----- Supplied data -----

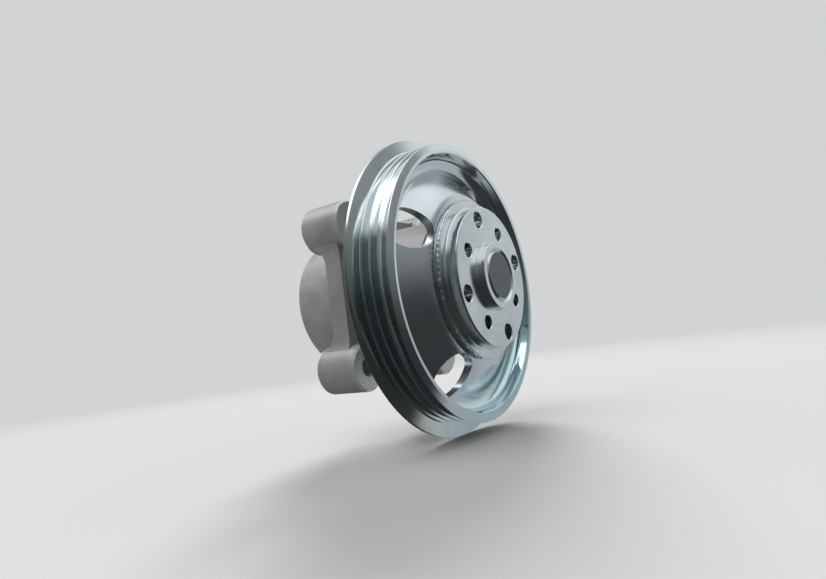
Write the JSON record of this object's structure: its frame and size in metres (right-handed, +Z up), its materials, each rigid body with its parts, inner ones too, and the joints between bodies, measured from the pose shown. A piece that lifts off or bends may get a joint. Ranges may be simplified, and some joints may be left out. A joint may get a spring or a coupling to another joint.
{
  "type": "water pump",
  "caption": "Engine coolant pump with a ribbed belt pulley on a drilled hub, a four-lug cast housing, sealed shaft bearing, face seal and rear impeller.",
  "frame": {"origin": "on the shaft axis, in the plane of the four lug faces that meet the engine", "axes": "+Y along the shaft from the pulley towards the engine and impeller, +Z up, +X completes the right-handed frame; the weep hole points to -Z"},
  "size_m": [0.1156, 0.0829, 0.1156],
  "materials": {
    "zinc_plated_steel": "bright zinc plate with a faint blue cast",
    "turned_zinc_steel": "turned, then zinc plated",
    "ground_shaft_steel": "ground bearing steel, dull end face",
    "bearing_steel": "ground and polished",
    "cage_nylon": "glass-filled nylon",
    "seal_rubber": "moulded nitrile rubber",
    "cast_aluminium": "die cast, matt, with machined faces",
    "stainless_sheet": "pressed stainless sheet",
    "spring_steel": "drawn stainless wire",
    "carbon_graphite": "lapped carbon graphite",
    "ceramic": "lapped alumina ceramic",
    "zinc_washer": "pressed zinc-plated washer",
    "impeller_polymer": "glass-filled polymer",
    "brass_bush": "turned brass"
  },
  "bodies": {
    "casing": {"pump_housing": "cast_aluminium", "bearing_outer_ring": "bearing_steel", "front_bearing_seal": "seal_rubber", "rear_bearing_seal": "seal_rubber", "seal_case": "stainless_sheet", "seal_bellows": "seal_rubber", "seal_spring": "spring_steel", "spring_retainer": "stainless_sheet", "carbon_face": "carbon_graphite", "face_o_ring": "seal_rubber"},
    "rotor": {"pulley": "zinc_plated_steel", "pulley_hub": "turned_zinc_steel", "bearing_shaft": "ground_shaft_steel", "slinger": "zinc_washer", "mating_ring": "ceramic", "mating_ring_cup": "seal_rubber", "impeller": "impeller_polymer", "impeller_bush": "brass_bush"},
    "ball_row": {"bearing_balls": "bearing_steel", "ball_cage": "cage_nylon"},
    "roller_row": {"bearing_rollers": "bearing_steel", "roller_cage": "cage_nylon"}
  },
  "joints": [
    {"name": "shaft_spin", "type": "hinge", "parent": "casing", "child": "rotor", "pos_m": [0, 0, 0], "axis": [0, 1, 0], "continuous": true},
    {"name": "ball_row_orbit", "type": "hinge", "parent": "casing", "child": "ball_row", "pos_m": [0, 0, 0], "axis": [0, 1, 0], "continuous": true},
    {"name": "roller_row_orbit", "type": "hinge", "parent": "casing", "child": "roller_row", "pos_m": [0, 0, 0], "axis": [0, 1, 0], "continuous": true}
  ],
  "couplings": [
    {"joint": "ball_row_orbit", "follows": "shaft_spin", "ratio": 0.3545},
    {"joint": "roller_row_orbit", "follows": "shaft_spin", "ratio": 0.3961}
  ]
}
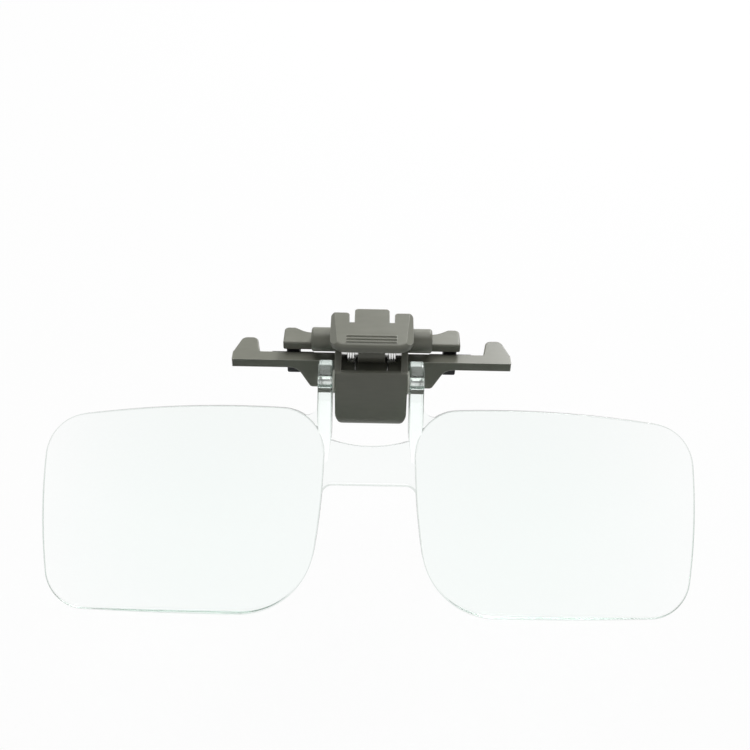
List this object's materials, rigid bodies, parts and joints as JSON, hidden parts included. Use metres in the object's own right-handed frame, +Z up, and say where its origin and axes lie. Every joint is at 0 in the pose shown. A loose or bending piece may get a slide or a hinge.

-----

Aim of the task:
Look through the entries above. Extract each line with the word "JSON".

Output of the exercise:
Write the JSON record of this object's structure: its frame and size in metres (right-handed, +Z up), its materials, each rigid body with its parts, inner ones too, and the joints between bodies, measured from the pose shown. A piece that lifts off or bends may get a joint. Ranges may be simplified, and some joints may be left out. A joint may get a spring or a coupling to another joint.
List this object's materials, rigid bodies, parts and joints as JSON, hidden parts included. Use metres in the object's own right-handed frame, +Z up, and say where its origin and axes lie. Every joint is at 0 in the pose shown. A loose or bending piece may get a slide or a hinge.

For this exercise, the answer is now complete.